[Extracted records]
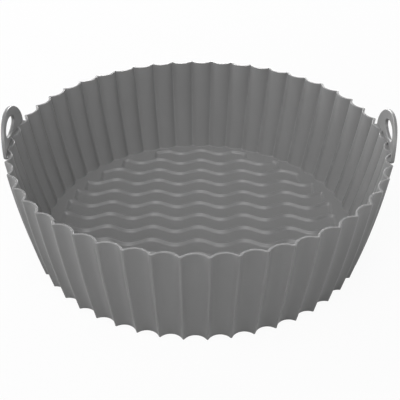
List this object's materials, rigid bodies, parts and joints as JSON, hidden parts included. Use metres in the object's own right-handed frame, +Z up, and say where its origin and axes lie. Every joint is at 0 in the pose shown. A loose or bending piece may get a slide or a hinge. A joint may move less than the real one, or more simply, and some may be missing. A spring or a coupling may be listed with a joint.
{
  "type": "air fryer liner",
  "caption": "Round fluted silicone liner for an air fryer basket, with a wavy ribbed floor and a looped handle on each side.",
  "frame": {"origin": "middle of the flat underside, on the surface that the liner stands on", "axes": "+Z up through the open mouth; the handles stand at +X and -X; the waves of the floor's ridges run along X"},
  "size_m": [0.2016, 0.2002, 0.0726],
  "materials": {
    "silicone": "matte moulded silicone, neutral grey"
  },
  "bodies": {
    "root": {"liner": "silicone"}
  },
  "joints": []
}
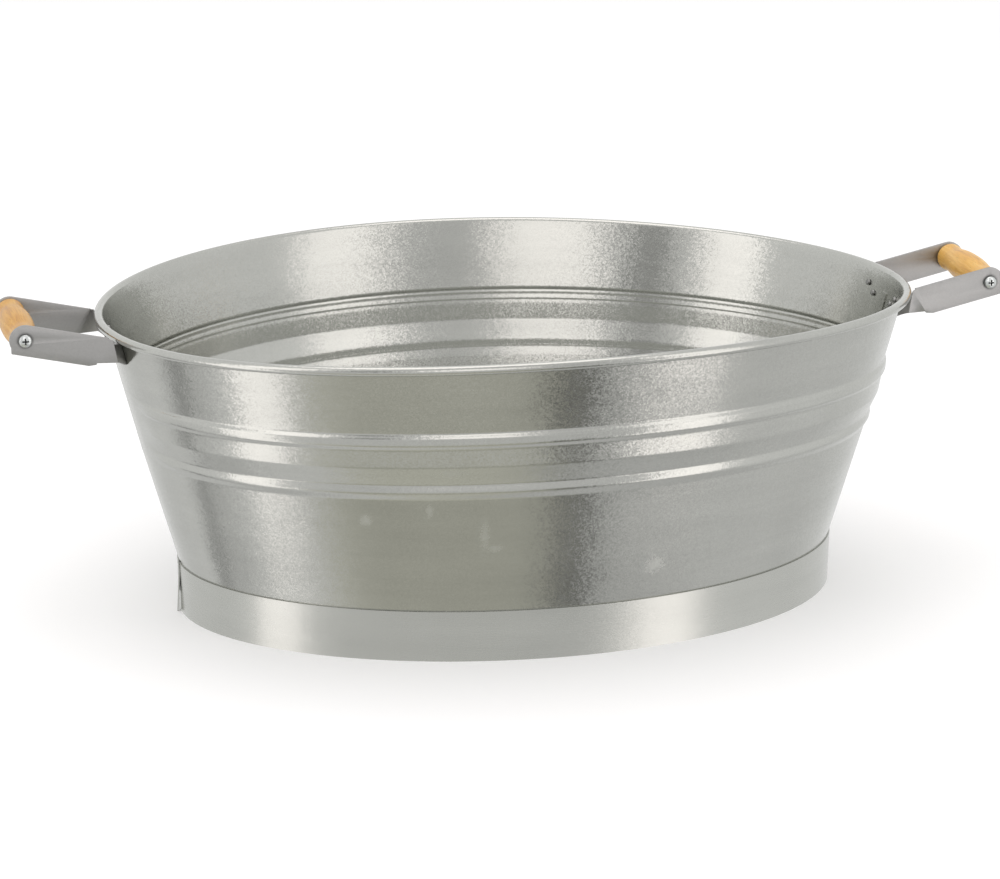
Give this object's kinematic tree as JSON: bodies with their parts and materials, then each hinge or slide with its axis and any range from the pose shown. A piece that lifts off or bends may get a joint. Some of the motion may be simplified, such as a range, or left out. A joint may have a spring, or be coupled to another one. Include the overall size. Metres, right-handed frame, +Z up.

JOB: All of the records must be repeated exactly.

TASK OUTPUT:
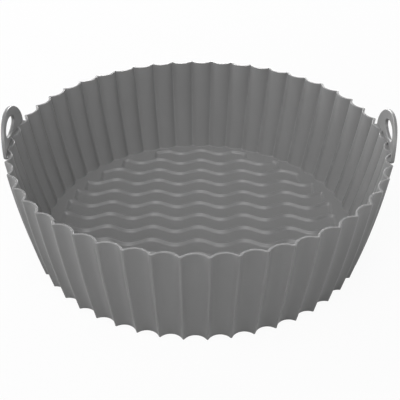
List this object's materials, rigid bodies, parts and joints as JSON, hidden parts included. Use metres in the object's own right-handed frame, +Z up, and say where its origin and axes lie. Every joint is at 0 in the pose shown. A loose or bending piece may get a slide or a hinge. A joint may move less than the real one, or more simply, and some may be missing. A spring or a coupling may be listed with a joint.
{
  "type": "air fryer liner",
  "caption": "Round fluted silicone liner for an air fryer basket, with a wavy ribbed floor and a looped handle on each side.",
  "frame": {"origin": "middle of the flat underside, on the surface that the liner stands on", "axes": "+Z up through the open mouth; the handles stand at +X and -X; the waves of the floor's ridges run along X"},
  "size_m": [0.2016, 0.2002, 0.0726],
  "materials": {
    "silicone": "matte moulded silicone, neutral grey"
  },
  "bodies": {
    "root": {"liner": "silicone"}
  },
  "joints": []
}
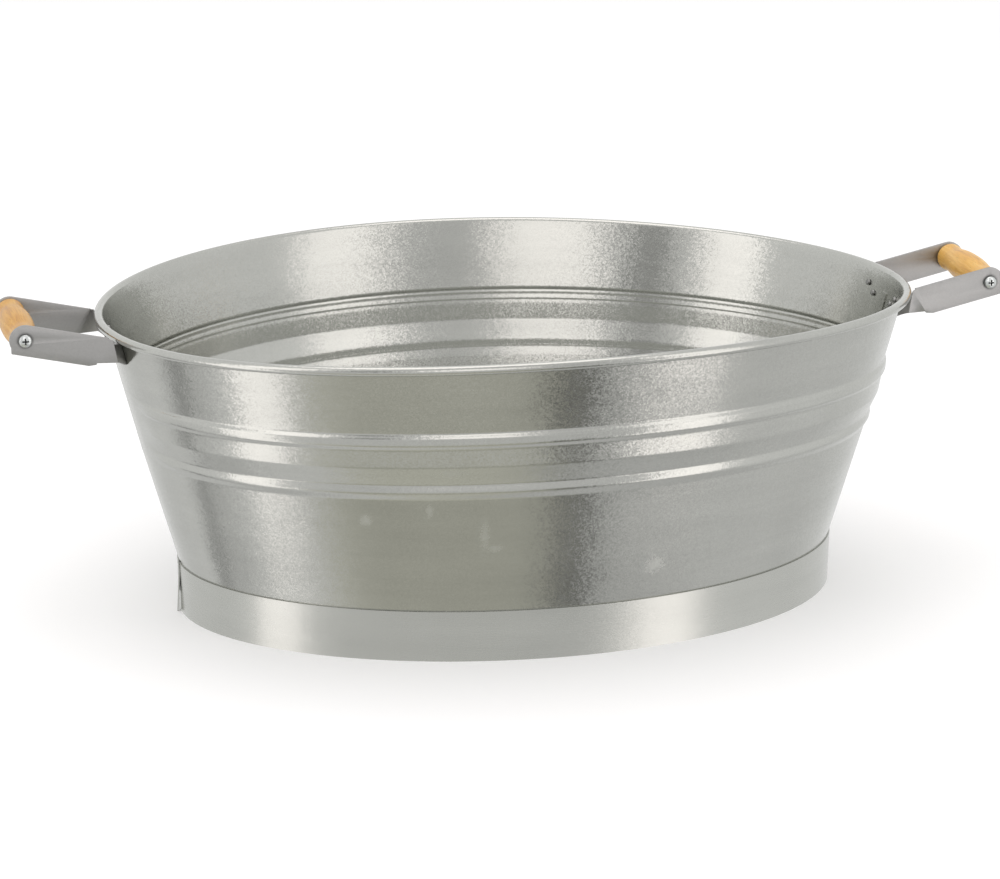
Give this object's kinematic tree as JSON: bodies with their parts and materials, then each hinge or slide with its axis and any range from the pose shown. A piece that lifts off or bends may get a joint. Some of the motion may be simplified, such as a range, or left out. A joint may have a spring, or be coupled to another one. Include the overall size. Metres, right-handed frame, +Z up.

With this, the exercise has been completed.